We obviously need to have a conversation between Forestry Tasmania and scientists like Dr Furlaud, Dr Sanger, Dr Kikpatrick, Dr Prior and Dr Williamson. These are people who are out in the field, conducting on ground research. They are modelling, with a high degree of detail, the fire behaviour, fire flammability and looking at the risk and severity for different fire conditions and different age spans of trees.

Mr Speaker, it is important that Mr Barnett comes into this place and makes a statement about his commitment to looking at the changed forest management practices that need to occur, in the new understanding we now have of the risk in the Tasmanian landscape from legacy Forestry Tasmania practices and the continuing operations of Forestry Tasmania.
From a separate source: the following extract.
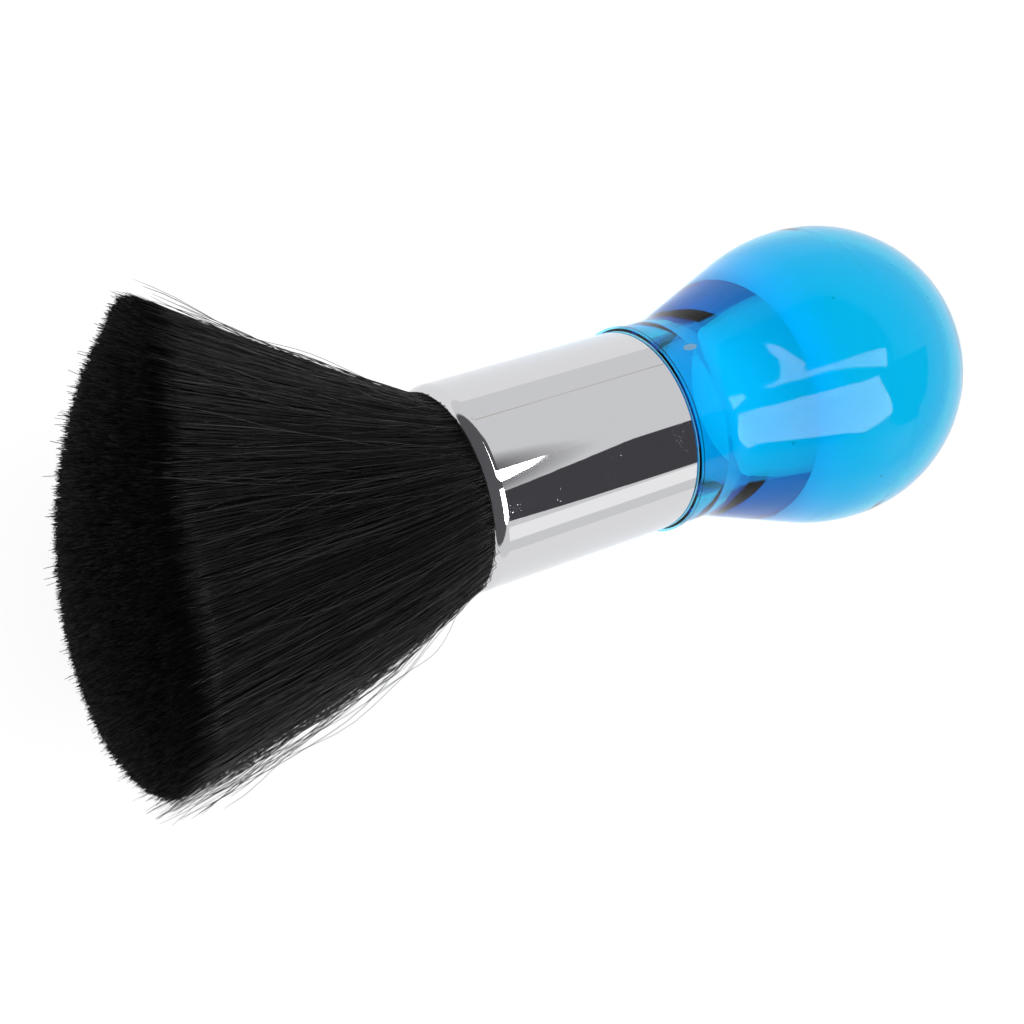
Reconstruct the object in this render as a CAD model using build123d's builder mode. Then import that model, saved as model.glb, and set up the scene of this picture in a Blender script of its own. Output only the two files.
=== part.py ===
from build123d import *
from math import asin, atan2, cos, hypot, radians, sin, sqrt
import os

# Neck duster brush, lying on its side on a flat surface, in millimetres.
# The brush axis runs along X, with the bristle tips towards -X and the handle bulb
# towards +X. The surface is Z = 0, and the origin is under the middle of the brush.
# Axial places below are counted from the joint between ferrule and handle collar,
# positive into the handle and negative into the ferrule.

# Handle: one hollow moulding, a bulb with a collar and a spigot
bulb_radius = 29.3
bulb_peak = 43.3  # from the joint to the widest section
shoulder_radius = 36.0  # arc that leads from the widest section towards the neck
neck_blend = 12.0  # hollow blend from the cone to the collar
foot_edge_radius = 15.8  # where the bulb meets the plane of the standing face
foot_round = 12.0
wall = 2.6  # round the bulb; the neck is thicker
collar_length = 9.5  # from the joint to the foot of the neck cone
collar_step = 0.3  # how far the collar stands out of the ferrule
flange_height = 0.4  # how far the flange stands out of the collar
flange_thickness = 0.7
spigot_length = 12.0
spigot_wall = 2.4
spigot_chamfer = 0.8
core_start = 8.0  # the bore runs straight up to here, counted from the joint
core_flare = 3.2  # how much wider its cone has become at the far end
core_run = 16.3  # from there to the widest section

# Ferrule: a thin metal sleeve with its front edge rolled inwards
ferrule_radius = 19.0
ferrule_length = 42.5
ferrule_wall = 0.5
lip_radius = 2.8
lip_turn = 60.0  # how far the sheet turns inwards, in degrees

# Root of the knot, hidden in the ferrule
adhesive_gap = 0.3  # radial, between the ferrule and the handle's spigot
resin_length = 11.0
thread_diameter = 1.0
thread_turns = 4
clearance = 0.05  # between hidden pieces that are pressed or cast together

# Bristle bundle in front of the ferrule, a flattened and uneven fan
bristle_length = 66.8
fan_left = 64.0  # reach towards +Y at the end of the untrimmed fan
fan_right = 35.0  # reach towards -Y there
fan_press = 3.7  # how far its underside would sink below the surface there
fan_overhang = 2.1  # how far the untrimmed fan runs past the tips
left_bend = 1.12  # above 1 the side curves outwards, below 1 it bulges at the root
right_bend = 0.8
thickness_bend = 0.9
fan_stations = (0.0, 0.15, 0.4, 0.7, 1.0)
dome_radius = 84.0  # the tips are cut to this dome
dome_offset = 11.8  # the dome's crown lies this far towards -Y from the axis
bundle_offset = 5.3  # middle of the trimmed fan, towards +Y from the axis

# Sizes that follow from the ones above
bulb_end_reach = sqrt(bulb_radius**2 - foot_edge_radius**2)
collar_radius = ferrule_radius + collar_step
neck_run = bulb_peak - collar_length
neck_rise = bulb_radius - shoulder_radius - collar_radius
neck_slope = asin(shoulder_radius / hypot(neck_run, neck_rise)) + atan2(neck_rise, neck_run)
neck_foot = (collar_length, collar_radius)
neck_top = (
    bulb_peak - shoulder_radius * sin(neck_slope),
    bulb_radius - shoulder_radius * (1 - cos(neck_slope)),
)
bulb_end = bulb_peak + bulb_end_reach
hollow_radius = bulb_radius - wall
hollow_end = bulb_end - wall
hollow_edge = sqrt(hollow_radius**2 - (hollow_end - bulb_peak) ** 2)
fan_thickness = bulb_radius + fan_press
overall_length = bulb_end + ferrule_length + bristle_length
bore_radius = ferrule_radius - ferrule_wall
spigot_radius = bore_radius - adhesive_gap
spigot_bore = spigot_radius - spigot_wall
core_end = (bulb_peak - core_run, spigot_bore + core_flare)
resin_start = -spigot_length - clearance
resin_end = resin_start - resin_length
root_radius = bore_radius - clearance
thread_pitch = 0.9 * thread_diameter
thread_length = thread_diameter + (thread_turns - 1) * thread_pitch
waist_radius = root_radius - thread_diameter - clearance
waist_end = resin_end - thread_length - 2 * clearance
lip_start = -ferrule_length + lip_radius * sin(radians(lip_turn))
lip_middle = (lip_start, ferrule_radius - lip_radius)
mouth_arc = lip_radius - ferrule_wall - clearance
mouth_radius = lip_middle[1] + mouth_arc * cos(radians(lip_turn))

joint_x = overall_length / 2 - bulb_end
tip_x = -overall_length / 2
axis_y = -bundle_offset
side_plane = Plane(origin=(joint_x, axis_y, bulb_radius), x_dir=(1, 0, 0), z_dir=(0, -1, 0))
brush_axis = Axis((joint_x, axis_y, bulb_radius), (1, 0, 0))

os.makedirs("parts", exist_ok=True)


# Handle
with BuildPart() as handle:
    with BuildSketch(side_plane) as body:
        with BuildLine():
            Polyline((bulb_end, 0), (0, 0), (0, collar_radius), neck_foot, neck_top)
            TangentArc((bulb_peak, bulb_radius), neck_top, tangent=(-1, 0))
            RadiusArc((bulb_peak, bulb_radius), (bulb_end, foot_edge_radius), bulb_radius)
            Line((bulb_end, foot_edge_radius), (bulb_end, 0))
        make_face()
        foot_edge = body.vertices().sort_by_distance((bulb_end, foot_edge_radius))[0]
        fillet(foot_edge, foot_round)
        neck_edge = body.vertices().sort_by_distance(neck_foot)[0]
        fillet(neck_edge, neck_blend)
    revolve(axis=brush_axis)
    with BuildSketch(side_plane) as neck:
        with BuildLine():
            Polyline(
                (0, 0),
                (-spigot_length, 0),
                (-spigot_length, spigot_radius),
                (0, spigot_radius),
                (0, collar_radius + flange_height),
                (flange_thickness, collar_radius + flange_height),
                (flange_thickness, 0),
                close=True,
            )
        make_face()
    revolve(axis=brush_axis)
    with BuildSketch(side_plane) as hollow:
        with BuildLine():
            Polyline(
                (hollow_end, 0),
                (-spigot_length, 0),
                (-spigot_length, spigot_bore),
                (core_start, spigot_bore),
                core_end,
            )
            TangentArc((bulb_peak, hollow_radius), core_end, tangent=(-1, 0))
            RadiusArc((bulb_peak, hollow_radius), (hollow_end, hollow_edge), hollow_radius)
            Line((hollow_end, hollow_edge), (hollow_end, 0))
        make_face()
        hollow_corner = hollow.vertices().sort_by_distance((hollow_end, hollow_edge))[0]
        fillet(hollow_corner, foot_round - wall)
    revolve(axis=brush_axis, mode=Mode.SUBTRACT)
    spigot_rim = handle.edges().filter_by(GeomType.CIRCLE).group_by(Axis.X)[0]
    chamfer(spigot_rim.sort_by(SortBy.RADIUS)[-1], spigot_chamfer)

handle.part.label = "handle"
export_step(handle.part, "parts/handle.step")


# Ferrule, a drawn tube whose front edge is rolled in over the knot
with BuildPart() as ferrule:
    with BuildSketch(side_plane) as sheet:
        with BuildLine():
            outer_roll = CenterArc(lip_middle, lip_radius, 90, lip_turn)
            inner_roll = CenterArc(lip_middle, lip_radius - ferrule_wall, 90, lip_turn)
            Line(outer_roll @ 1, inner_roll @ 1)
            Polyline(outer_roll @ 0, (0, ferrule_radius), (0, bore_radius), inner_roll @ 0)
        make_face()
    revolve(axis=brush_axis)
ferrule.part.label = "ferrule"
export_step(ferrule.part, "parts/ferrule.step")


def ring_section(start, end, inner, outer):
    """A rectangular section from start to end along the axis, between two radii."""
    with BuildSketch(side_plane) as section:
        with BuildLine():
            Polyline((start, inner), (end, inner), (end, outer), (start, outer), close=True)
        make_face()
    return section.sketch


# Adhesive film between the handle's spigot and the ferrule
film_inner = spigot_radius + clearance / 2
film_outer = bore_radius - clearance / 2
with BuildPart() as adhesive:
    revolve(ring_section(spigot_chamfer - spigot_length, 0, film_inner, film_outer), axis=brush_axis)
adhesive.part.label = "adhesive_film"
export_step(adhesive.part, "parts/adhesive_film.step")

# Resin plug that the filament roots are cast into
with BuildPart() as resin:
    revolve(ring_section(resin_end, resin_start, 0, root_radius), axis=brush_axis)
resin.part.label = "root_resin"
export_step(resin.part, "parts/root_resin.step")

# Thread wound round the roots in front of the resin
with BuildPart() as thread:
    with BuildSketch(side_plane) as turns:
        for turn in range(thread_turns):
            turn_x = resin_end - clearance - thread_diameter / 2 - turn * thread_pitch
            with Locations((turn_x, root_radius - thread_diameter / 2)):
                Circle(thread_diameter / 2)
    revolve(axis=brush_axis)
thread.part.label = "binding_thread"
export_step(thread.part, "parts/binding_thread.step")


def reach(tip_reach, share, bend):
    """Distance from the axis to one side of the fan, at a share of its length."""
    return mouth_radius + (tip_reach - mouth_radius) * share**bend


# Bristle bundle: a round root that fills the ferrule, then a flattened fan
fan_length = bristle_length + fan_overhang
mouth_x = joint_x - ferrule_length
with BuildPart() as bristles:
    with BuildSketch(side_plane) as root:
        with BuildLine():
            lip_fit = CenterArc(lip_middle, mouth_arc, 90, lip_turn)
            Polyline(
                lip_fit @ 0,
                (waist_end, root_radius),
                (waist_end, waist_radius),
                (resin_end, waist_radius),
                (resin_end, 0),
                (-ferrule_length, 0),
                (-ferrule_length, mouth_radius),
                lip_fit @ 1,
            )
        make_face()
    revolve(axis=brush_axis)
    for share in fan_stations:
        station = Plane(
            origin=(mouth_x - share * fan_length, axis_y, bulb_radius),
            x_dir=(0, 1, 0),
            z_dir=(1, 0, 0),
        )
        left = reach(fan_left, share, left_bend)
        right = reach(fan_right, share, right_bend)
        half_thickness = reach(fan_thickness, share, thickness_bend)
        with BuildSketch(station):
            with BuildLine():
                EllipticalCenterArc((0, 0), left, half_thickness, -90, arc_size=180)
                EllipticalCenterArc((0, 0), right, half_thickness, 90, arc_size=180)
            make_face()
    loft()
    with Locations((tip_x + dome_radius, axis_y - dome_offset, bulb_radius)):
        Sphere(dome_radius, mode=Mode.INTERSECT)
    split(bisect_by=Plane.XY, keep=Keep.TOP)
bristles.part.label = "bristle_bundle"
export_step(bristles.part, "parts/bristle_bundle.step")
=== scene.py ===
import math

import bpy
import numpy as np
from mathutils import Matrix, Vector
from mathutils.bvhtree import BVHTree


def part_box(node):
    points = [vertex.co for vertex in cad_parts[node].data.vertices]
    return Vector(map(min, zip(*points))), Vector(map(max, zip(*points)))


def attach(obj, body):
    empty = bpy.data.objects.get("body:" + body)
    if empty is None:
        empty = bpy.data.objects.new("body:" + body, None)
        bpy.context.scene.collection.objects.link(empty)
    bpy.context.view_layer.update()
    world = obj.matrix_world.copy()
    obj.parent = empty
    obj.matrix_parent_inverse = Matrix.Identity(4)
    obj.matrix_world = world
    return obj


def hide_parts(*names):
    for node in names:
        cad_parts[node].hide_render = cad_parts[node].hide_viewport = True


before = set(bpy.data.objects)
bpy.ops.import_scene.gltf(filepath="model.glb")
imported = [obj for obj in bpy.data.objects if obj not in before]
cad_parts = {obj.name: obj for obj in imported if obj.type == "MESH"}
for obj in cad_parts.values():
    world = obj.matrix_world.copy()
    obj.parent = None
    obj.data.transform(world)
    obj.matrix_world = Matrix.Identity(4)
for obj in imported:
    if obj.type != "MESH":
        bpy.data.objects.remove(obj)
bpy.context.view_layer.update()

# Neck duster brush, lying on its side. Everything is in metres, in the row's frame:
# the brush axis along X, bristle tips towards -X, the surface that it lies on at Z = 0.
MM = 0.001
chance = np.random.default_rng(7)

# ---------------------------------------------------------------- places in the frame
ferrule_low, ferrule_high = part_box("ferrule")
handle_low, handle_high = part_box("handle")
AXIS_Y = (ferrule_low.y + ferrule_high.y) / 2
AXIS_Z = (ferrule_low.z + ferrule_high.z) / 2
JOINT = Vector((ferrule_high.x, AXIS_Y, AXIS_Z))
MOUTH_X = ferrule_low.x
TIP_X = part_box("bristle_bundle")[0].x
GATE = Vector((6.3, 10.9, 16.0)) * MM  # where the moulding gate was cut off, from the joint
SEAM_ANGLE = math.radians(-32)  # the parting line, turned from the top towards +Y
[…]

We have decisions to make about how we manage our nitens population plantations. We have to understand how we can reduce the fire risk of growing plantations. Clearly, we have commitments to plantation growth timber in areas, but there is a lot we can do to make them safer. Many of those plantations are right on the border of rural towns, small townships that are not necessarily close to fire truck protection; houses and little settlements. These are the sort of places where we need to be looking at the proximity of the plantation forests, the proximity of regrowth coups and we need to understand and grade the risk. We need to look at how we can redeploy Forestry Tasmania expert staff into not clear-felling new areas of wet eucalyptus native forests, but to come in and use their techniques to make the forests that have already been cleared, safer. We have options, and we can do that.

Thank you, minister, I look forward to hearing your response now that you have turned up. You might like to at least get the message that this paper is critical research. It is something that Forestry Tasmania needs to understand in minute detail and probably need a briefing from staff about the implications for forest practices.

I am very pleased to have some of the scientists in the Chamber with us here to rewrite the balance. They have been spoken of badly, and there is no doubt that they do their work in good faith for the benefit of us all. It is our children who will be living in rural Tasmania into the future, who really need to be confident that this government is doing everything it can to make their communities as safe as possible, to protect the biodiversity of their local forests and to have forests which are able to survive the changing climate and fire conditions - and to have the best shot at survival in what is an increasingly hotter, dryer climate and landscape.